___ INFORMATION SUPPLIED

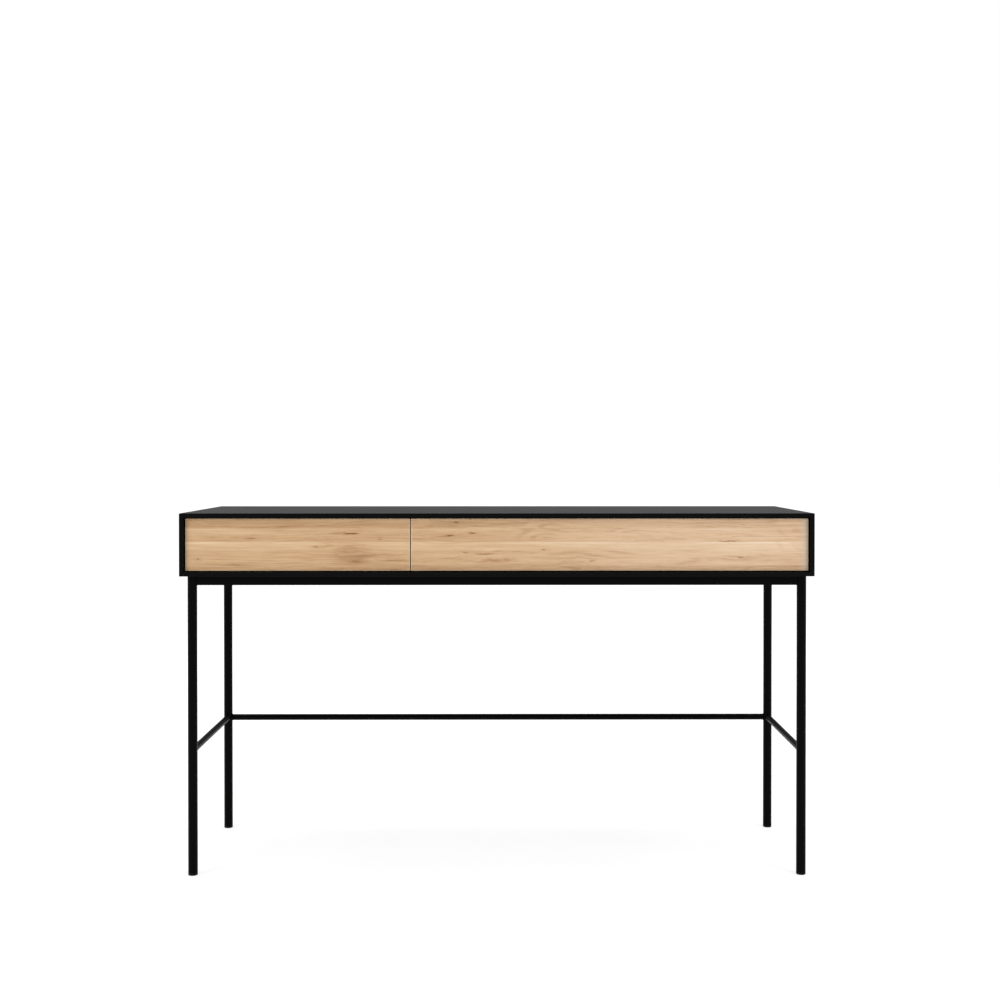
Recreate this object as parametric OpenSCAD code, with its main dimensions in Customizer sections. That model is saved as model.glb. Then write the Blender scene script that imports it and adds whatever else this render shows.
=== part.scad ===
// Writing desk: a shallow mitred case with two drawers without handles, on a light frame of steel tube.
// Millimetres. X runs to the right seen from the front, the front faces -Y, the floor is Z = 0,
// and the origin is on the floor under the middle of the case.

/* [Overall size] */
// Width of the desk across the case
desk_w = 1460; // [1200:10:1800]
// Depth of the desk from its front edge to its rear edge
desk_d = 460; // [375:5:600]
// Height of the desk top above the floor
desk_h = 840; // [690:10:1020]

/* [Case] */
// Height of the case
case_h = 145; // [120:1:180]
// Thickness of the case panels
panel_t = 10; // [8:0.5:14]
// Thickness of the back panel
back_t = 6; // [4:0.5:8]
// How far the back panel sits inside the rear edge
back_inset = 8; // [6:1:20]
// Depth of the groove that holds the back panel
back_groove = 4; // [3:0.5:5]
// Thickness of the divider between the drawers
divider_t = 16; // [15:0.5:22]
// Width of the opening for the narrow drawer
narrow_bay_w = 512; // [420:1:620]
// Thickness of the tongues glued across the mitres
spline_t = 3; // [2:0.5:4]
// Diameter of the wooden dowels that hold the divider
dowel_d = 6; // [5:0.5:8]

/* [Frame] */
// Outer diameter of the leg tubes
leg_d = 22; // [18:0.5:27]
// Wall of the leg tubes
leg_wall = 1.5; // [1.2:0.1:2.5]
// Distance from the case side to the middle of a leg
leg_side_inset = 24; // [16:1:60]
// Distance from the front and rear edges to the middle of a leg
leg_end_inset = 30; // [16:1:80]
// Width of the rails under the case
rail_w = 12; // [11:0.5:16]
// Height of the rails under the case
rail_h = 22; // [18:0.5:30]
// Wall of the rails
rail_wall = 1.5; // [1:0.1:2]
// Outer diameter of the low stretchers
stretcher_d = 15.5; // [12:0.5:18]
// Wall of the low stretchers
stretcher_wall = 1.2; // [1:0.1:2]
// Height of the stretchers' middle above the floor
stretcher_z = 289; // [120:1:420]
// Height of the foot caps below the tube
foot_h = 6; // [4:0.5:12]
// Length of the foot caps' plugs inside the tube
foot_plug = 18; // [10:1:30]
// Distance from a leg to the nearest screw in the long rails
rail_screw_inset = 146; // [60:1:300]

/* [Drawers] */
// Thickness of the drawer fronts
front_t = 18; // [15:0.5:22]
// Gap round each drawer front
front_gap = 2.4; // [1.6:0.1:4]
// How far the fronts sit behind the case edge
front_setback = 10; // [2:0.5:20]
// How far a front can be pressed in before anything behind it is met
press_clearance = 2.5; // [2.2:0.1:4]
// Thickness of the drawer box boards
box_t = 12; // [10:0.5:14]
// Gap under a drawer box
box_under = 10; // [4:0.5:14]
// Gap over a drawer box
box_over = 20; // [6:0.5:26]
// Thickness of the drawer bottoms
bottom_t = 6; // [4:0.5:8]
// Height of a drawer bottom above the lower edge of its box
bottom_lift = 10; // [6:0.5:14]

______

■ WHAT TO DO
Exactly as they stand, set down the lines from the top of the data through the line with "dowel_d = 6; // [5:0.5:8]".

■ TASK RESPONSE
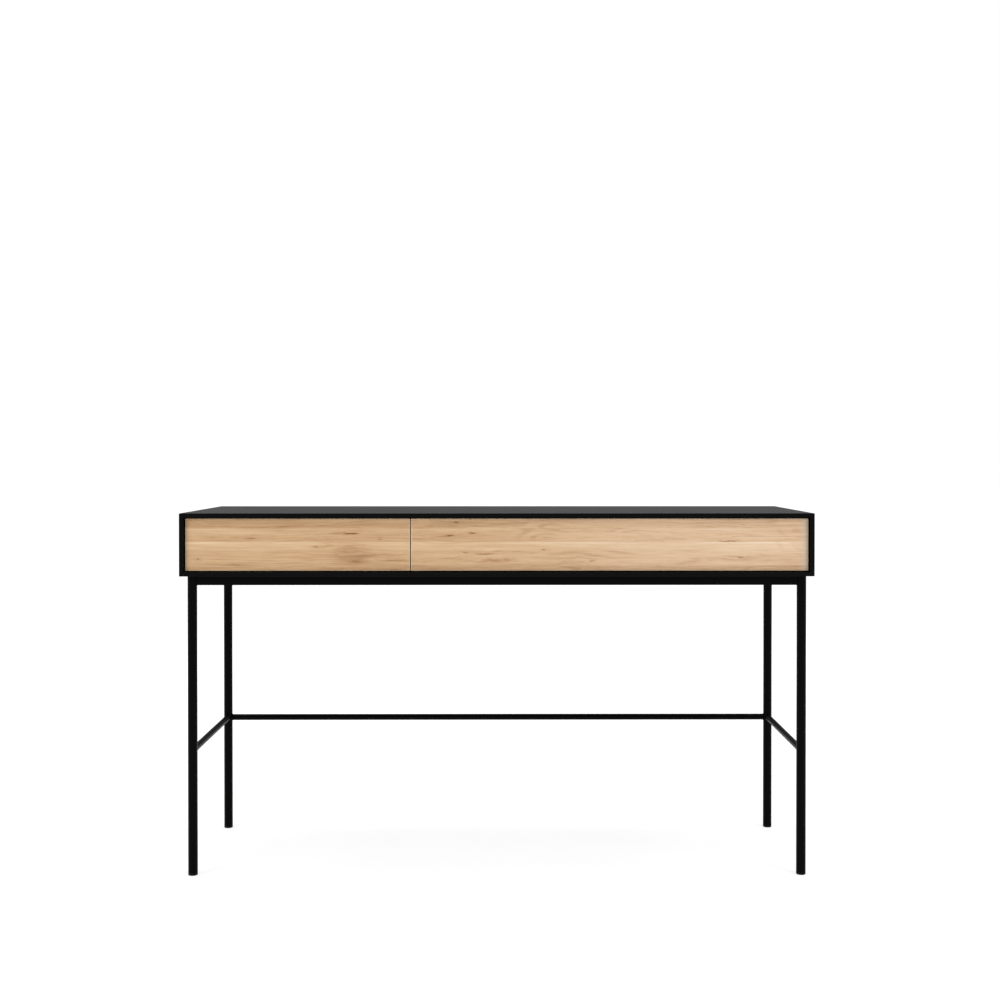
Recreate this object as parametric OpenSCAD code, with its main dimensions in Customizer sections. That model is saved as model.glb. Then write the Blender scene script that imports it and adds whatever else this render shows.
=== part.scad ===
// Writing desk: a shallow mitred case with two drawers without handles, on a light frame of steel tube.
// Millimetres. X runs to the right seen from the front, the front faces -Y, the floor is Z = 0,
// and the origin is on the floor under the middle of the case.

/* [Overall size] */
// Width of the desk across the case
desk_w = 1460; // [1200:10:1800]
// Depth of the desk from its front edge to its rear edge
desk_d = 460; // [375:5:600]
// Height of the desk top above the floor
desk_h = 840; // [690:10:1020]

/* [Case] */
// Height of the case
case_h = 145; // [120:1:180]
// Thickness of the case panels
panel_t = 10; // [8:0.5:14]
// Thickness of the back panel
back_t = 6; // [4:0.5:8]
// How far the back panel sits inside the rear edge
back_inset = 8; // [6:1:20]
// Depth of the groove that holds the back panel
back_groove = 4; // [3:0.5:5]
// Thickness of the divider between the drawers
divider_t = 16; // [15:0.5:22]
// Width of the opening for the narrow drawer
narrow_bay_w = 512; // [420:1:620]
// Thickness of the tongues glued across the mitres
spline_t = 3; // [2:0.5:4]
// Diameter of the wooden dowels that hold the divider
dowel_d = 6; // [5:0.5:8]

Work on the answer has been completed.